The "best" place to put the magma channel is under an impassible tile though, to prevent dwarves from falling in, so it should be made before. That's something worthy of mention tooltip. Maybe a basic explanation of what it is/does and then a paragraph break and then "TIP: If you place the channel under the _____ which is impassible, the dwarves can't fall in". Doing that (with "TIP" in a different color, especially) would be very consistent with existing conventions and therefore clear to incoming players.
As for the stairs, there should DEFINITELY be a warning that clarifies that down stairs require a corresponding up stair or up/down stair on the z-level below. Maybe even an option, on by default, to automatically channel an up-stair below. Since you can channel it into an up/down later if you want anyway, I can't think of a case where you want the one without the other, so I reckon the only people who wouldn't want this would be capable of finding the option and turning it off, and it would remove a significant potential stumbling block for new players. But barring that, a warning that stands out in the tooltip would help.

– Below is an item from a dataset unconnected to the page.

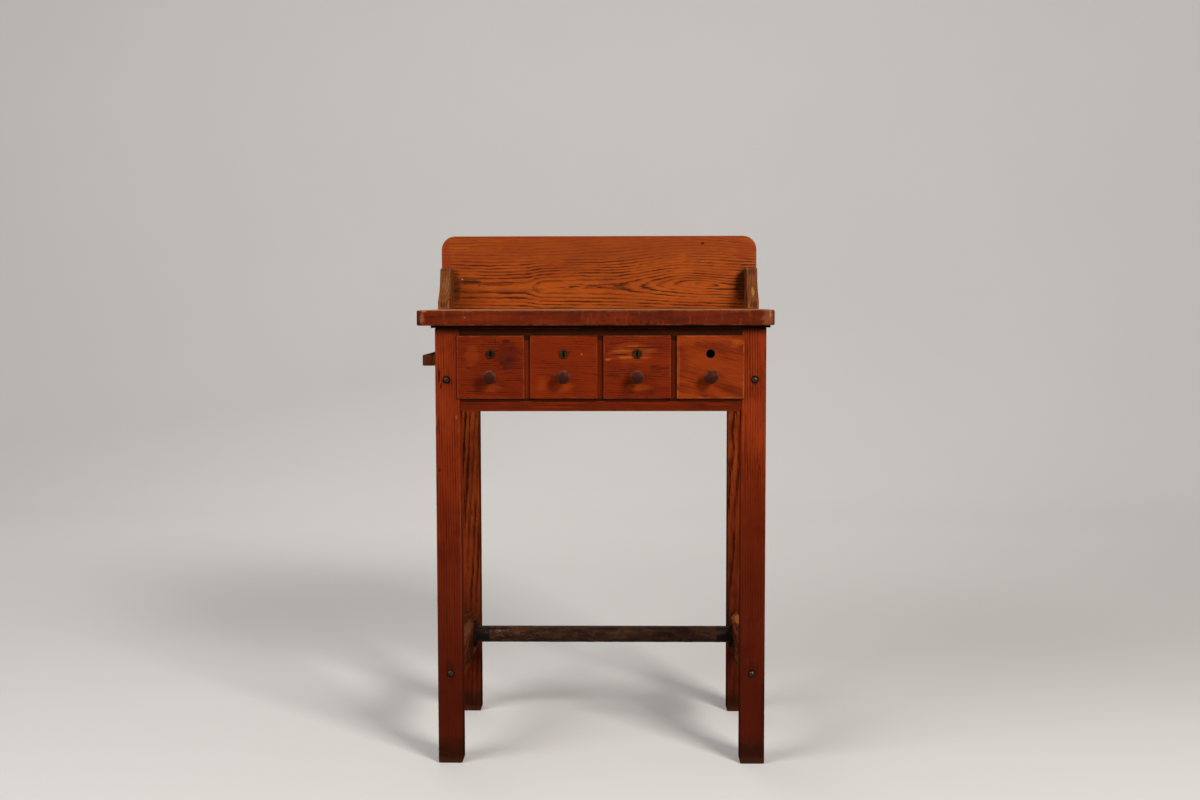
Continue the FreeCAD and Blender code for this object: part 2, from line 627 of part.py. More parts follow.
def tool_rail():
    """The tool rail along the outside of the left legs."""
    shape = box(-HALF_W - TOOL_RAIL_WIDTH, -HALF_W, 0, BASE_DEPTH,
                TOOL_RAIL_TOP - TOOL_RAIL_HEIGHT, TOOL_RAIL_TOP)
    shape = soften(shape, EDGE_SOFT, lambda e: runs_along(e, "y"))
    for point in tool_rail_screw_places():
        shape = shape.cut(shank_hole(point, V(1, 0, 0), ROUND_D, TOOL_RAIL_SCREW_LENGTH))
    return shape


# ---------------------------------------------------------------------------
# Drawers
# ---------------------------------------------------------------------------
def drawer_front(x):
    """A lipped front, rebated behind for the sides and grooved for the bottom."""
    lip = box(x - FRONT_W / 2, x + FRONT_W / 2, FRONT_FACE, -RUN_GAP, FRONT_BOTTOM, FRONT_TOP)
    face = [e for e in lip.Edges if e.BoundBox.YMax < FRONT_FACE + 1e-6]
    lip = lip.makeFillet(FRONT_SOFT, face)
    inner_top = UPPER_RAIL_Z - DRAWER_SIDE_GAP
    inner = box(x - BOX_W / 2, x + BOX_W / 2, -RUN_GAP, SIDE_START, SIDE_BOTTOM, inner_top)
    tongue = box(x - BOX_W / 2 + SIDE_THICK, x + BOX_W / 2 - SIDE_THICK, SIDE_START, FRONT_BACK,
                 SIDE_BOTTOM, inner_top)
    groove = box(x - BOX_W / 2 + SIDE_THICK, x + BOX_W / 2 - SIDE_THICK,
                 FRONT_BACK - GROOVE_DEPTH, FRONT_BACK, PANEL_BOTTOM - GROOVE_GAP,
                 PANEL_TOP + GROOVE_GAP)
    shape = lip.fuse([inner, tongue]).removeSplitter().cut(groove)
    shape = shape.cut(rod(LOCK_BORE_D, FRONT_THICK, V(x, FRONT_FACE, LOCK_HEIGHT), V(0, 1, 0)))
    tenon = rod(KNOB_TENON_D + 2 * KNOB_TENON_GAP, KNOB_TENON_LENGTH + 1,
                V(x, FRONT_FACE, KNOB_HEIGHT), V(0, 1, 0))
    return shape.cut(tenon)


def drawer_sides(x):
    """Both sides of a drawer, each with a groove for the bottom."""
    shapes = []
    for side in (-1, 1):
        outer = x + side * BOX_W / 2
        inner = outer - side * SIDE_THICK
        cheek = outer - side * (SIDE_THICK - GROOVE_DEPTH)
        board = box(min(outer, inner), max(outer, inner), SIDE_START, BOX_BACK,
                    SIDE_BOTTOM, SIDE_TOP)
        groove = box(min(cheek, inner), max(cheek, inner), SIDE_START, BOX_BACK,
                     PANEL_BOTTOM - GROOVE_GAP, PANEL_TOP + GROOVE_GAP)
        shapes.append(board.cut(groove))
    return shapes


def drawer_back(x):
    """The back of a drawer, standing on its bottom between the sides."""
    half = BOX_W / 2 - SIDE_THICK
    return box(x - half, x + half, BOX_BACK - SIDE_THICK, BOX_BACK, PANEL_TOP, SIDE_TOP)


def drawer_bottom(x):
    """The bottom panel, which slides in the grooves of the sides and the front."""
    half = BOX_W / 2 - SIDE_THICK + GROOVE_DEPTH - GROOVE_GAP
    inner = BOX_W / 2 - SIDE_THICK
    panel = box(x - half, x + half, FRONT_BACK, BOX_BACK, PANEL_BOTTOM, PANEL_TOP)
    tongue = box(x - inner, x + inner, FRONT_BACK - GROOVE_DEPTH + GROOVE_GAP, FRONT_BACK,
                 PANEL_BOTTOM, PANEL_TOP)
    return panel.fuse(tongue).removeSplitter()


def knob(x):
    """A turned mushroom knob with a tenon into the drawer front."""
    tenon, foot, neck, head = (d / 2 for d in (KNOB_TENON_D, KNOB_FOOT_D, KNOB_NECK_D, KNOB_D))
    crown = head - KNOB_SHOULDER
    under = KNOB_LENGTH - KNOB_HEAD
    brim = KNOB_LENGTH - KNOB_BRIM_DEPTH
    shoulder = KNOB_LENGTH - KNOB_DOME

    def at(radius, out):
        return V(x + radius, FRONT_FACE - out, KNOB_HEIGHT)

    def rolled(a, b):
        """An arc from a to b that bulges outwards from its chord."""
        chord = b - a
        outward = V(chord.y, -chord.x, 0).normalize() * KNOB_ROLL
        if outward.x < 0:
            outward = outward * -1
        return Part.Arc(a, (a + b) * 0.5 + outward, b)

    ball = (crown ** 2 + KNOB_DOME ** 2) / (2 * KNOB_DOME)
    half_way = math.asin(crown / ball) / 2
    on_dome = at(ball * math.sin(half_way), KNOB_LENGTH - ball + ball * math.cos(half_way))
    waist = at(neck, (KNOB_BEAD + under) / 2)
    edges = [Part.LineSegment(at(0, -KNOB_TENON_LENGTH), at(tenon, -KNOB_TENON_LENGTH)),
             Part.LineSegment(at(tenon, -KNOB_TENON_LENGTH), at(tenon, 0)),
             Part.LineSegment(at(tenon, 0), at(foot, 0)),
             Part.LineSegment(at(foot, 0), at(foot, KNOB_BEAD)),
             Part.Arc(at(foot, KNOB_BEAD), waist, at(crown, under)),
             rolled(at(crown, under), at(head, brim)),
             rolled(at(head, brim), at(crown, shoulder)),
             Part.Arc(at(crown, shoulder), on_dome, at(0, KNOB_LENGTH)),
             Part.LineSegment(at(0, KNOB_LENGTH), at(0, -KNOB_TENON_LENGTH))]
    outline = Part.Wire([e.toShape() for e in edges])
    return Part.Face(outline).revolve(V(x, 0, KNOB_HEIGHT), V(0, 1, 0), 360)


# ---------------------------------------------------------------------------
# Locks
# ---------------------------------------------------------------------------
def lock_point(x, y):
    return V(x, y, LOCK_HEIGHT)


def lock_cylinder(x):
    """The lock's body: a domed head and a barrel bored in two steps."""
    ahead = V(0, 1, 0)
    head = rod(LOCK_HEAD_D, LOCK_HEAD_THICK, lock_point(x, FRONT_FACE - LOCK_HEAD_THICK), ahead)
    rim = [e for e in head.Edges if e.BoundBox.YMax < FRONT_FACE - LOCK_HEAD_THICK + 1e-6]
    head = head.makeFillet(LOCK_RIM_R, rim)
    barrel = rod(LOCK_BARREL_D, BARREL_END - FRONT_FACE, lock_point(x, FRONT_FACE), ahead)
    wide = rod(PLUG_D + 2 * PLUG_GAP, PLUG_STEP + LOCK_HEAD_THICK,
               lock_point(x, FRONT_FACE - LOCK_HEAD_THICK), ahead)
    narrow = rod(PLUG_TAIL_D + 2 * PLUG_GAP, BARREL_END - FRONT_FACE,
                 lock_point(x, FRONT_FACE), ahead)
    return head.fuse(barrel).cut(wide).cut(narrow).removeSplitter()


def lock_nut(x):
    """The hexagon nut that clamps the barrel behind the drawer front."""
    radius = NUT_AF / math.sqrt(3)
    corners = [V(x + radius * math.cos(math.radians(60 * i)), FRONT_BACK,
                 LOCK_HEIGHT + radius * math.sin(math.radians(60 * i))) for i in range(7)]
    hexagon = Part.Face(Part.makePolygon(corners)).extrude(V(0, NUT_THICK, 0))
    bore = rod(LOCK_BARREL_D + 2 * PLUG_GAP, NUT_THICK, lock_point(x, FRONT_BACK), V(0, 1, 0))
    return hexagon.cut(bore)


def lock_plug(x):
    """The turning plug with its keyway and the square tail that drives the cam."""
    ahead = V(0, 1, 0)
    face = FRONT_FACE - LOCK_HEAD_THICK + RUN_GAP
    step = FRONT_FACE + PLUG_STEP - PLUG_GAP
    tail_end = CAM_Y + CAM_THICK
    body = rod(PLUG_D, step - face, lock_point(x, face), ahead)
    tail = rod(PLUG_TAIL_D, CAM_Y - step, lock_point(x, step), ahead)
    half = CAM_SQUARE / 2
    square = box(x - half, x + half, CAM_Y, tail_end, LOCK_HEIGHT - half, LOCK_HEIGHT + half)
    keyway = box(x - KEYWAY_W / 2, x + KEYWAY_W / 2, face, face + KEYWAY_DEPTH,
                 KEYWAY_BOTTOM, KEYWAY_BOTTOM + KEYWAY_H)
    tapped = rod(CAM_SCREW_D + 2 * SCREW_HOLE_GAP, CAM_SCREW_DEPTH,
                 lock_point(x, tail_end - CAM_SCREW_DEPTH), ahead)
    return body.fuse([tail, square]).cut(keyway).cut(tapped).removeSplitter()


def lock_cam(x):
    """The cam plate, lying to the left while unlocked, and the screw that holds it."""
    half = CAM_WIDTH / 2
    ahead = V(0, 1, 0)
    plate = box(x - CAM_REACH + half, x, CAM_Y, CAM_Y + CAM_THICK,
                LOCK_HEIGHT - half, LOCK_HEIGHT + half)
    ends = [rod(CAM_WIDTH, CAM_THICK, V(at, CAM_Y, LOCK_HEIGHT), ahead)
            for at in (x, x - CAM_REACH + half)]
    hole_half = CAM_SQUARE / 2 + PLUG_GAP
    hole = box(x - hole_half, x + hole_half, CAM_Y, CAM_Y + CAM_THICK,
               LOCK_HEIGHT - hole_half, LOCK_HEIGHT + hole_half)
    cam = plate.fuse(ends).removeSplitter().cut(hole)
    seat = lock_point(x, CAM_Y + CAM_THICK)
    screw = round_head_screw(seat, V(0, -1, 0), CAM_SCREW_D, CAM_SCREW_DEPTH - CAM_SCREW_END_GAP,
                             CAM_SCREW_HEAD_D, CAM_SCREW_HEAD_H, V(1, 0, 0))
    return [cam, screw]


# ---------------------------------------------------------------------------
# Fastener groups
# ---------------------------------------------------------------------------
def frame_screws():
    """The eight lag screws of the base, each with its slot at its own angle."""
    shapes = []
    for i, (point, inward) in enumerate(lag_places()):
        angle = math.radians(35 + 50 * i)
        across = V(math.cos(angle), 0, math.sin(angle))
        shapes.append(round_head_screw(point, inward, LAG_D, LAG_LENGTH, LAG_HEAD_D,
                                       LAG_HEAD_H, across))
    return shapes


def countersunk_screws():
    """The countersunk screws of the top, the backboard and the wings."""
    up = V(0, 0, 1)
    groups = [(top_screw_places(), up, TOP_SCREW_LENGTH),
              (backboard_screw_places(), up, BACKBOARD_SCREW_LENGTH),
              (wing_foot_screw_places(), up, TOP_THICK + WING_SCREW_BITE),
              (wing_back_screw_places(), V(0, -1, 0), WING_BACK_SCREW_LENGTH)]
    return [countersunk_screw(point, inward, CSK_D, length, CSK_HEAD_D, V(1, 0, 0))
            for places, inward, length in groups for point in places]


def flange_screws():
    """The small countersunk screws of both pipe flanges."""
    left = [countersunk_screw(point, V(-1, 0, 0), FLANGE_SCREW_D, FLANGE_SCREW_LENGTH,
                              FLANGE_SCREW_HEAD_D, V(0, 1, 0))
            for point in flange_screw_places(-1)]
    return left + [mirrored(shape) for shape in left]


def tool_rail_screws():
    """The two round-head screws of the tool rail."""
    return [round_head_screw(point, V(1, 0, 0), ROUND_D, TOOL_RAIL_SCREW_LENGTH,
                             ROUND_HEAD_D, ROUND_HEAD_H, V(0, 1, 0))
            for point in tool_rail_screw_places()]


# ---------------------------------------------------------------------------
# Build
# ---------------------------------------------------------------------------
def build():
    os.makedirs("parts", exist_ok=True)

    export("leg_front_left", [leg(-HALF_W, 0)])
    export("leg_front_right", [leg(LEG_IN, 0)])
    export("leg_back_left", [leg(-HALF_W, BACK_LEG_Y)])
    export("leg_back_right", [leg(LEG_IN, BACK_LEG_Y)])
    export("side_apron_left", [side_apron()])
    export("side_apron_right", [mirrored(side_apron())])
    export("back_apron", [back_apron()])
    export("upper_rail", [upper_rail()])
    export("lower_rail", [lower_rail()])
    export("drawer_dividers", dividers())
    export("drawer_runners", runners())
    export("drawer_kickers", kickers())
    export("drawer_guides", guides())
    export("stretcher_left", [stretcher()])
    export("stretcher_right", [mirrored(stretcher())])
    export("foot_rail", [foot_rail()])
    export("foot_rail_flanges", [flange(), mirrored(flange())])
    export("sub_top", [sub_top()])
    export("bench_top", [bench_top()])
    export("backboard", [backboard()])
    export("wing_left", [wing(-1)])
    export("wing_right", [wing(1)])
    export("side_tool_rail", [tool_rail()])

    export("frame_screws", frame_screws())
    export("countersunk_screws", countersunk_screws())
    export("flange_screws", flange_screws())
    export("tool_rail_screws", tool_rail_screws())

    for number, x in enumerate(DRAWER_X, start=1):
        name = "drawer_%d_" % number
        export(name + "front", [drawer_front(x)])
        export(name + "sides", drawer_sides(x))
        export(name + "back", [drawer_back(x)])
        export(name + "bottom", [drawer_bottom(x)])
        export(name + "knob", [knob(x)])
        if number in LOCKED_DRAWERS:
            name = "lock_%d_" % number
            export(name + "cylinder", [lock_cylinder(x)])
            export(name + "nut", [lock_nut(x)])
            export(name + "plug", [lock_plug(x)])
            export(name + "cam", lock_cam(x))


build()
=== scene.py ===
"""Looks of the jewelers bench: worn pieces, materials, stage, lights and camera."""
import math
import random
from dataclasses import dataclass, replace

import bmesh
import bpy
from mathutils import Matrix, Vector, noise


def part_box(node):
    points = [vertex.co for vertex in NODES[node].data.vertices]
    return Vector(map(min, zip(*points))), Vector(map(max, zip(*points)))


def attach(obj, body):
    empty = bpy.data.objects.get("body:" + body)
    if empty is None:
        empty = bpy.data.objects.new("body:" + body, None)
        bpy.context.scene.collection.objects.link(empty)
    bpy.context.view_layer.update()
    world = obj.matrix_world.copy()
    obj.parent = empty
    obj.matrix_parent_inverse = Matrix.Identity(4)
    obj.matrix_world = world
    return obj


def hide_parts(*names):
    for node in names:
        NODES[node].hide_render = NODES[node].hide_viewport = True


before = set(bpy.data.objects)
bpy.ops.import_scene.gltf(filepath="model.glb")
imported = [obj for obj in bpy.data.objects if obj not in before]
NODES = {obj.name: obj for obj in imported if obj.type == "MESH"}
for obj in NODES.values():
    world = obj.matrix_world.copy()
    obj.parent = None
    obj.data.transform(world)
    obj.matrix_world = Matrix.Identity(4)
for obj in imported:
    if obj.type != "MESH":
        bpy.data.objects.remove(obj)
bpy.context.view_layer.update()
AXES = "xyz"
MM = 0.001

# -------- Places that everything else is measured from, in metres --------
LEG_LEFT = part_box("leg_front_left")
LEG_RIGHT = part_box("leg_front_right")
BASE_MID_X = (LEG_LEFT[0].x + LEG_RIGHT[1].x) / 2
BASE_FRONT_Y = LEG_LEFT[0].y
RAIL_ENDS = (LEG_LEFT[1].x, LEG_RIGHT[0].x)  # between the inner faces of the legs


# -------- Objects --------
def add_object(name, data):
    """A new object in the scene."""
    made = bpy.data.objects.new(name, data)
    bpy.context.scene.collection.objects.link(made)
    return made


def dress(piece, material):
    """Give a piece or a CAD node one material."""
    piece.data.materials.clear()
    piece.data.materials.append(material)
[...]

Come to think of it, I don't know what kind of markup Toady is doing with the new text implementation. This might be beyond the scope of graphics and this is kind of a tangent anyway, but it would be cool if as much text was accessible/editable as possible, both for modding in the usual sense and for translation purposes. Even if doing it to hardcoded text might be outside the focus of the Steam release, I would hope that at least the "accessibility arc" stuff (tooltips and tutorial) would be done in a way accessible to translators.